**DATASET CONTENT**:

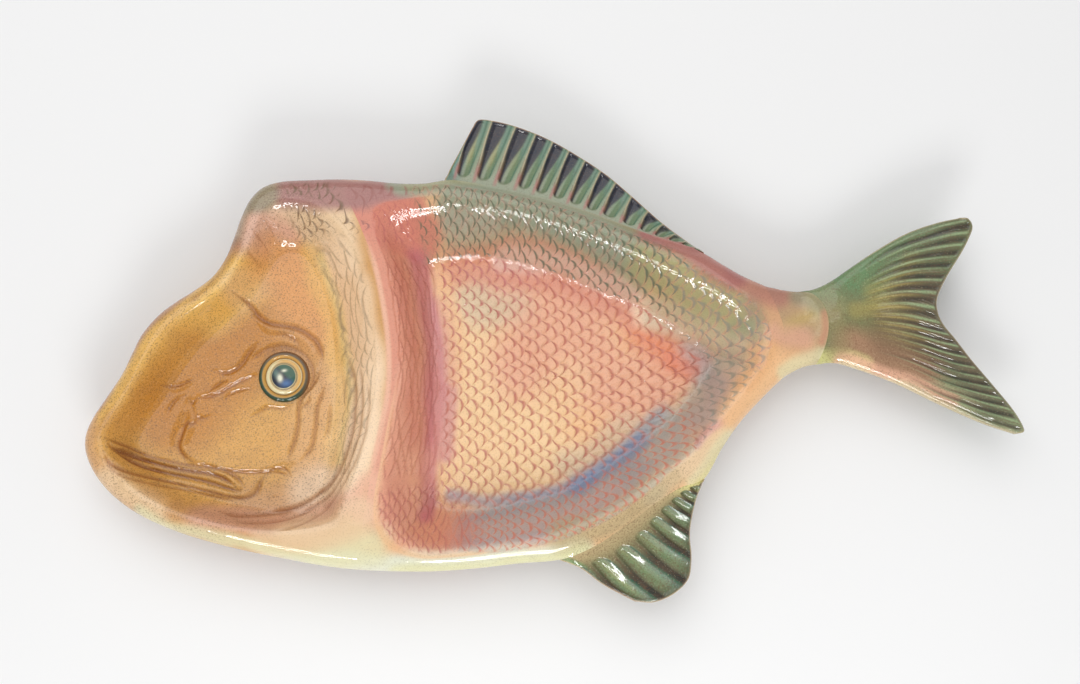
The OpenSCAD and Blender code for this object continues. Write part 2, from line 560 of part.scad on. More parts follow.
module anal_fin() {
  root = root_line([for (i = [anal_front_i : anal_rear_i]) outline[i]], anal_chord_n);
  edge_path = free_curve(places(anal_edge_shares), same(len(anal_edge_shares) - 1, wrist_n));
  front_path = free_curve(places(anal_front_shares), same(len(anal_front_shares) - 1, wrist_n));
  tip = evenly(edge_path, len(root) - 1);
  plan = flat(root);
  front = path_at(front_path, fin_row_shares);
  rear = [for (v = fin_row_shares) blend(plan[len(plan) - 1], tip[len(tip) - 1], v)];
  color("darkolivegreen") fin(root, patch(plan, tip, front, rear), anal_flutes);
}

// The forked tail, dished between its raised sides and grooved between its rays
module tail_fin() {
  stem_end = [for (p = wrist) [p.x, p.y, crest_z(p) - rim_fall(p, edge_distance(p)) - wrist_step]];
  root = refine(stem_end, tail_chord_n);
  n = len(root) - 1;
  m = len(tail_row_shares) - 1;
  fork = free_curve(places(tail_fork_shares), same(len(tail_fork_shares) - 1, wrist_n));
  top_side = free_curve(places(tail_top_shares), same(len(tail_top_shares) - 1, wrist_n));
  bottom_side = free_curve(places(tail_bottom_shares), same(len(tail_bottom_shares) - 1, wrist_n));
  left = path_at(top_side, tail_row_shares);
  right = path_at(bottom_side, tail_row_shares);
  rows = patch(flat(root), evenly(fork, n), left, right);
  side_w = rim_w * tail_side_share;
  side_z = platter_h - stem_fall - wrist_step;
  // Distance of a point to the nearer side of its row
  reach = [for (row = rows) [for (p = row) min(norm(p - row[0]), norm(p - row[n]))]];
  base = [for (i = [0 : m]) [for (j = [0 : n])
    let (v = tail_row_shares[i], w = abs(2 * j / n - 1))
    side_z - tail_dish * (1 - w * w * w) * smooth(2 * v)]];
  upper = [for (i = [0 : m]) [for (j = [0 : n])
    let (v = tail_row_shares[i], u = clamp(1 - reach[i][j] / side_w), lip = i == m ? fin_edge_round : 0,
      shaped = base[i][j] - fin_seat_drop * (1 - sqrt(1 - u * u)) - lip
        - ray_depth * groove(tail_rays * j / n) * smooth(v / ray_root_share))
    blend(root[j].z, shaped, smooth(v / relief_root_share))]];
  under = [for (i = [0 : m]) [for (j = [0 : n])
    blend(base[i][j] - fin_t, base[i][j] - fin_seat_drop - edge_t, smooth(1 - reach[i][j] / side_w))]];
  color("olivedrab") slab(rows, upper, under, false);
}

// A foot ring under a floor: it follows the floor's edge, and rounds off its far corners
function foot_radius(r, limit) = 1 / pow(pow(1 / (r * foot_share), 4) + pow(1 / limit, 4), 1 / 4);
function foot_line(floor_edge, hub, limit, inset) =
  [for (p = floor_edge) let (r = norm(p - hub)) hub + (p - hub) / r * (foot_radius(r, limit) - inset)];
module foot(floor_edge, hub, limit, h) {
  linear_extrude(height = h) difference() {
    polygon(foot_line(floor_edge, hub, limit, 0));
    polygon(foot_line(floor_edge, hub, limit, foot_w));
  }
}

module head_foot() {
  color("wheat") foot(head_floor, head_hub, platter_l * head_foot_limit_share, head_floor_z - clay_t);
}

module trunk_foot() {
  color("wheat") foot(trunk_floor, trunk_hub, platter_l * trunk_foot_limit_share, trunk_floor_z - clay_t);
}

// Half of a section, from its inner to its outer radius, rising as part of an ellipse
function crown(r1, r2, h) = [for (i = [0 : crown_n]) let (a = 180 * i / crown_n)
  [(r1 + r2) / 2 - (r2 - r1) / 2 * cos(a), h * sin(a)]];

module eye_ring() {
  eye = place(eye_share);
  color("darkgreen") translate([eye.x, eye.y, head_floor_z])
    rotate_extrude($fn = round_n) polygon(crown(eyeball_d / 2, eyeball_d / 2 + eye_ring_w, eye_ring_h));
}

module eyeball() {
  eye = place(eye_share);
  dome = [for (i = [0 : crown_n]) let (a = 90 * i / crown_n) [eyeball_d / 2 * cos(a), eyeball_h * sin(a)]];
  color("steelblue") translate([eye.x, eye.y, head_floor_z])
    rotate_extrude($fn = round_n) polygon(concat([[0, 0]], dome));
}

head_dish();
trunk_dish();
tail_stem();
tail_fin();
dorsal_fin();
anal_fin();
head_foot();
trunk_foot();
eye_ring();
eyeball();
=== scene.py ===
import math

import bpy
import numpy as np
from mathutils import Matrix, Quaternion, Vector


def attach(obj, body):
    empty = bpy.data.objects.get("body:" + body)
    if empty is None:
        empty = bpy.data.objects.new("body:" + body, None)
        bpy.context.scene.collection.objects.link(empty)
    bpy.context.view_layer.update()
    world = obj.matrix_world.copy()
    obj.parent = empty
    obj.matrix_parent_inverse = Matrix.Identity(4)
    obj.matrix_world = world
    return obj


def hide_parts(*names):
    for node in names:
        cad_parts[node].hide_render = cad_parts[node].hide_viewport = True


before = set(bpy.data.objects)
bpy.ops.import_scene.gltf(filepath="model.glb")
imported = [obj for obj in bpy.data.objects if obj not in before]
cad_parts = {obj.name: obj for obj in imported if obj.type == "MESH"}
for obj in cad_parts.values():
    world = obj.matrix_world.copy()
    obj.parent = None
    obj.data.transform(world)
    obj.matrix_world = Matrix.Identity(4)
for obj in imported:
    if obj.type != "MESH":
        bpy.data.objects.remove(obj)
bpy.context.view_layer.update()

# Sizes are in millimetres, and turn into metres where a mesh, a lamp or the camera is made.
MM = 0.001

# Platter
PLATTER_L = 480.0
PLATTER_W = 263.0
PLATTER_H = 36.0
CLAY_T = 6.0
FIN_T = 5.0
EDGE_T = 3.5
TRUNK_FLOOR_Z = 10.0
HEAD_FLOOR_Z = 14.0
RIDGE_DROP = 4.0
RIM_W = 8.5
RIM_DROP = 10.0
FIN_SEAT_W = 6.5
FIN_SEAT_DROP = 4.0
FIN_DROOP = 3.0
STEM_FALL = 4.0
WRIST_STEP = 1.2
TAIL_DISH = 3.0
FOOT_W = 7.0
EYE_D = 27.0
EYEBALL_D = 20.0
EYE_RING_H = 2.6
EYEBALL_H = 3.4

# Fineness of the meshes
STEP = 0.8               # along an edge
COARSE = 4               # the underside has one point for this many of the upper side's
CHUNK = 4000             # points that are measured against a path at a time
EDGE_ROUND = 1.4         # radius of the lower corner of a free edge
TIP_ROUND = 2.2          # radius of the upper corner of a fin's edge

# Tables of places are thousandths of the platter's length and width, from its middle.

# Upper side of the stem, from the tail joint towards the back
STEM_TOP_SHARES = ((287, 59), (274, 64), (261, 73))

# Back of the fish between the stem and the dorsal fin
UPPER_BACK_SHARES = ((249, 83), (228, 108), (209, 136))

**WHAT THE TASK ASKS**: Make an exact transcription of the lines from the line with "head_dish();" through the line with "before = set(bpy.data.objects)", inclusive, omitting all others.

**OUTPUT BELOW**:
head_dish();
trunk_dish();
tail_stem();
tail_fin();
dorsal_fin();
anal_fin();
head_foot();
trunk_foot();
eye_ring();
eyeball();
=== scene.py ===
import math

import bpy
import numpy as np
from mathutils import Matrix, Quaternion, Vector


def attach(obj, body):
    empty = bpy.data.objects.get("body:" + body)
    if empty is None:
        empty = bpy.data.objects.new("body:" + body, None)
        bpy.context.scene.collection.objects.link(empty)
    bpy.context.view_layer.update()
    world = obj.matrix_world.copy()
    obj.parent = empty
    obj.matrix_parent_inverse = Matrix.Identity(4)
    obj.matrix_world = world
    return obj


def hide_parts(*names):
    for node in names:
        cad_parts[node].hide_render = cad_parts[node].hide_viewport = True


before = set(bpy.data.objects)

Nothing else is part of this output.